AIM OF THE EXERCISE => Please output the data below exactly as given, starting at its first line and stopping after the line that contains "# Lengths are".

-------

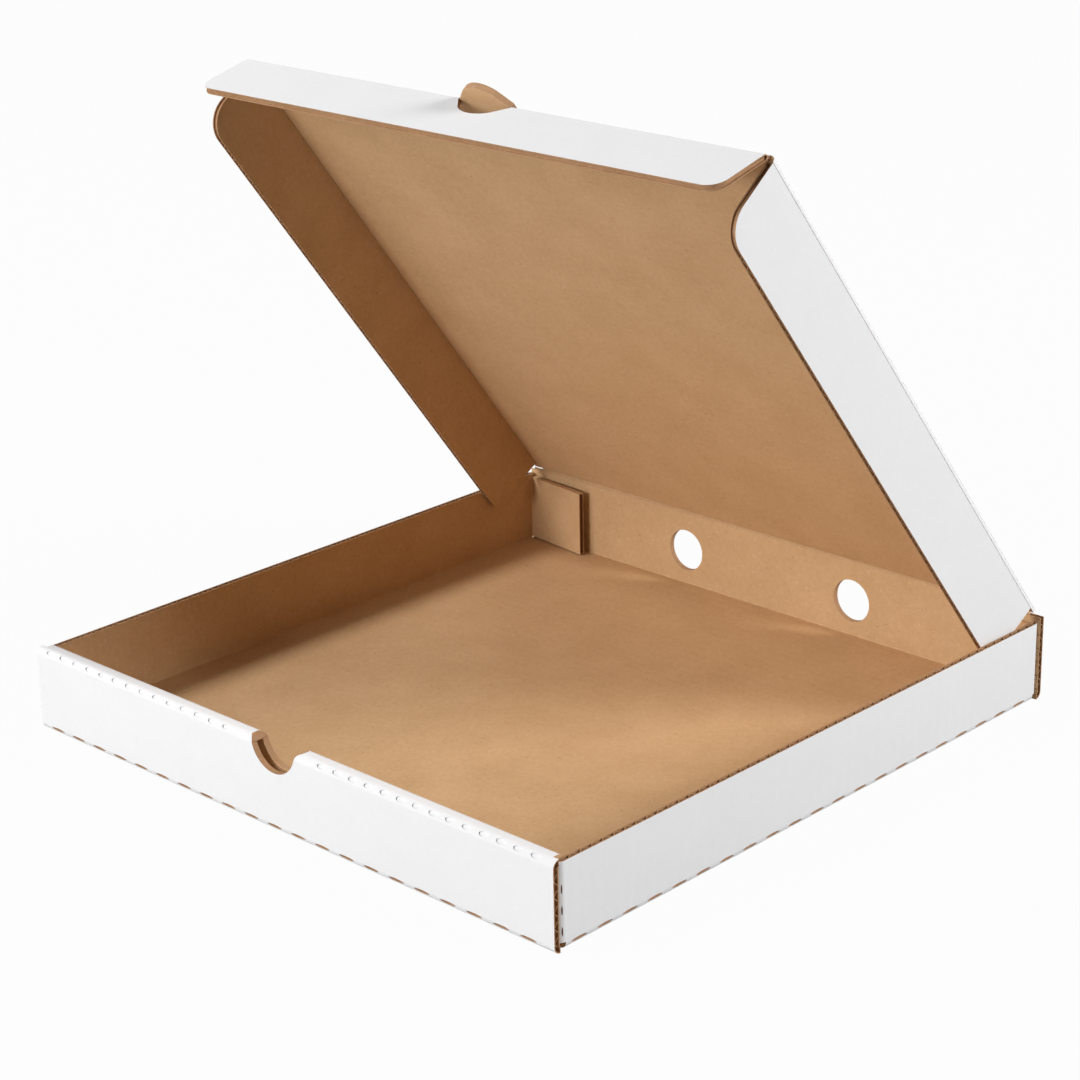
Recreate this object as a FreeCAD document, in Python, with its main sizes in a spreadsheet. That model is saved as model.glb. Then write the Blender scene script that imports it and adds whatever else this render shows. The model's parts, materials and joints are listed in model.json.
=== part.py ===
import FreeCAD
import Part
import math
import os

import Sketcher
from FreeCAD import Placement, Rotation, Vector

# A folding pizza box, erected from one die-cut sheet of corrugated board, with its lid raised.
# Row frame: +Z up, origin at the centre of the base's underside, front wall at -Y, lid hinge at +Y.
# Lengths are in millimetres and angles in degrees.

DRIVING_SIZES = {
    # the sheet
    "board": 3.0,
    "fold_radius": 0.5,
    "ply_gap": 0.2,
    # the tray
    "box_width": 330.0,
    "box_depth": 336.5,
    "front_height": 41.4,
    "side_height": 39.6,
    "corner_flap_length": 38.8,
    "rear_flap_lean": 6.3,
    "flap_head_gap": 0.4,
    "flap_foot_gap": 0.7,
    # holes and cut-outs of the tray
    "notch_radius": 14.0,
    "notch_depth": 13.2,
    "notch_shoulder": 3.5,
    "vent_diameter": 22.0,
    "vent_pitch": 108.2,
    "vent_height": 21.2,
    "lock_tab_width": 24.0,
    "lock_tab_pitch": 160.0,
    "lock_tab_lift": 0.4,
    "relief_length": 7.5,
    # the creases that turn
    "crease_gap": 0.35,
    "crease_land": 0.3,
    "lid_clearance": 0.3,
    # the lid
    "lid_angle": 52.4,
    "lid_depth": 318.1,
    "lid_side_gap": 0.4,
    "lid_narrowing": 4.3,
    "lid_relief_gap": 0.3,
    # the lid's flaps
    "side_flap_height": 35.7,
    "side_flap_start": 5.6,
    "side_flap_rear_slant": 4.4,
    "side_flap_end_gap": 2.1,
    "side_flap_corner": 13.0,
    "side_flap_heel": 4.0,
    "front_flap_angle": 67.0,
    "front_flap_height": 33.0,
    "front_flap_inset": 2.3,
    "front_flap_corner": 8.0,
    # the tuck tab, cut from the front flap and level with the lid
    "tab_width": 30.6,
    "tab_crown_width": 18.0,
    "tab_root": 2.2,
    "tab_shoulder": 9.0,
    "tab_radius": 15.0,
    "tab_gap": 0.4,
}

doc = FreeCAD.newDocument("pizza_box")


class Size:
    """A number that also carries its spreadsheet formula, so that what is worked out from it stays bound."""

    def __init__(self, value, formula):
        self.value = float(value)
        self.formula = formula

    def join(self, other, sign, value, swap=False):
        other = as_size(other)
        left, right = (other, self) if swap else (self, other)
        return Size(value(left.value, right.value), f"({left.formula} {sign} {right.formula})")

    def __add__(self, other):
        return self.join(other, "+", lambda a, b: a + b)

    def __radd__(self, other):
        return self.join(other, "+", lambda a, b: a + b, swap=True)

    def __sub__(self, other):
        return self.join(other, "-", lambda a, b: a - b)

    def __rsub__(self, other):
        return self.join(other, "-", lambda a, b: a - b, swap=True)

    def __mul__(self, other):
        return self.join(other, "*", lambda a, b: a * b)

    def __rmul__(self, other):
        return self.join(other, "*", lambda a, b: a * b, swap=True)

    def __truediv__(self, other):
        return self.join(other, "/", lambda a, b: a / b)

    def __neg__(self):
        return Size(-self.value, f"(0 - {self.formula})")


def as_size(number):
    return number if isinstance(number, Size) else Size(number, repr(float(number)))


def sine(angle):
    return Size(math.sin(math.radians(angle.value)), f"sin({angle.formula} * 1deg)")


def cosine(angle):
    return Size(math.cos(math.radians(angle.value)), f"cos({angle.formula} * 1deg)")


def root(number):
    return Size(math.sqrt(number.value), f"sqrt({number.formula})")


def driving_sheet():
    """The spreadsheet of driving sizes, and each of them as a bound Size."""
    sheet = doc.addObject("Spreadsheet::Sheet", "dims")
    for row, (name, value) in enumerate(DRIVING_SIZES.items(), start=1):
        sheet.set(f"A{row}", name)
        sheet.set(f"B{row}", str(value))
        sheet.setAlias(f"B{row}", name)
    doc.recompute()
    return {name: Size(sheet.get(name), f"dims.{name}") for name in DRIVING_SIZES}


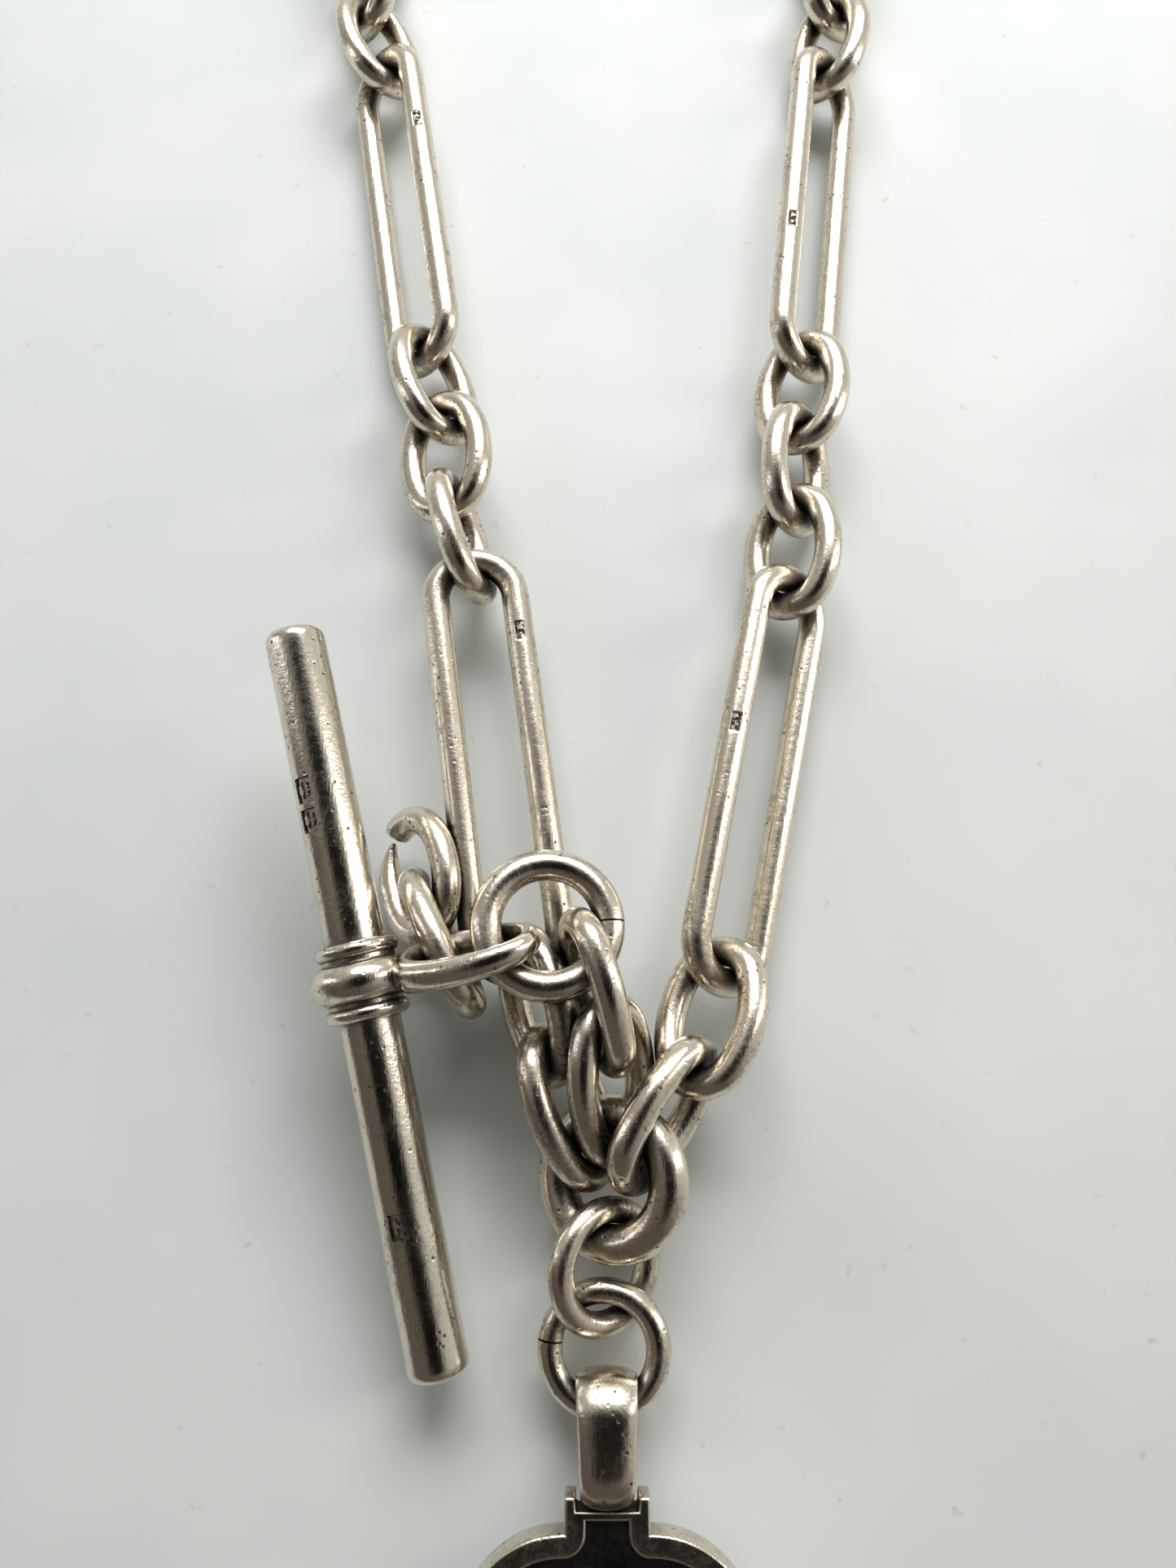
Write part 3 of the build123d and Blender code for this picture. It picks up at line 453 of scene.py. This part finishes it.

-------

TASK RESULT =>
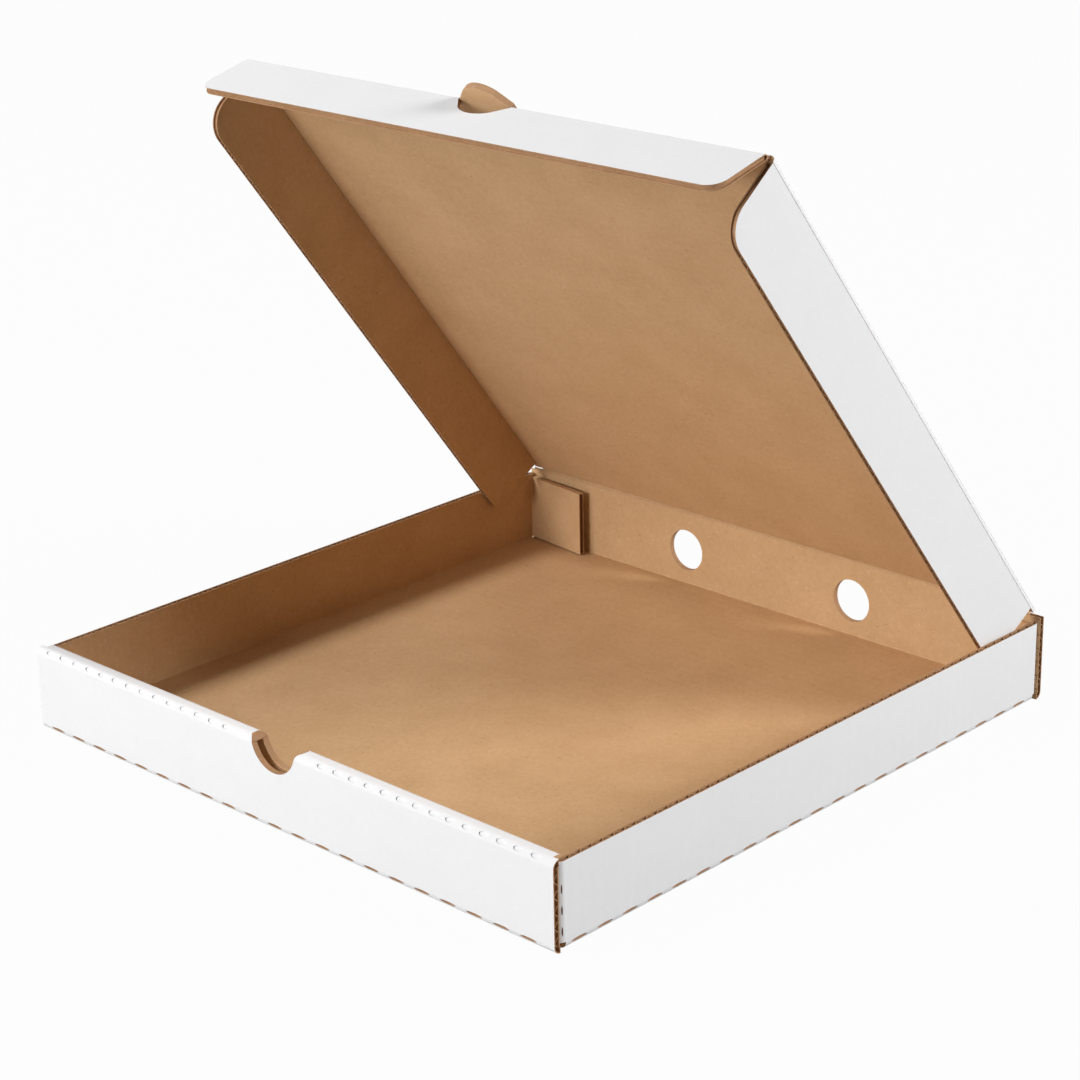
Recreate this object as a FreeCAD document, in Python, with its main sizes in a spreadsheet. That model is saved as model.glb. Then write the Blender scene script that imports it and adds whatever else this render shows. The model's parts, materials and joints are listed in model.json.
=== part.py ===
import FreeCAD
import Part
import math
import os

import Sketcher
from FreeCAD import Placement, Rotation, Vector

# A folding pizza box, erected from one die-cut sheet of corrugated board, with its lid raised.
# Row frame: +Z up, origin at the centre of the base's underside, front wall at -Y, lid hinge at +Y.
# Lengths are in millimetres and angles in degrees.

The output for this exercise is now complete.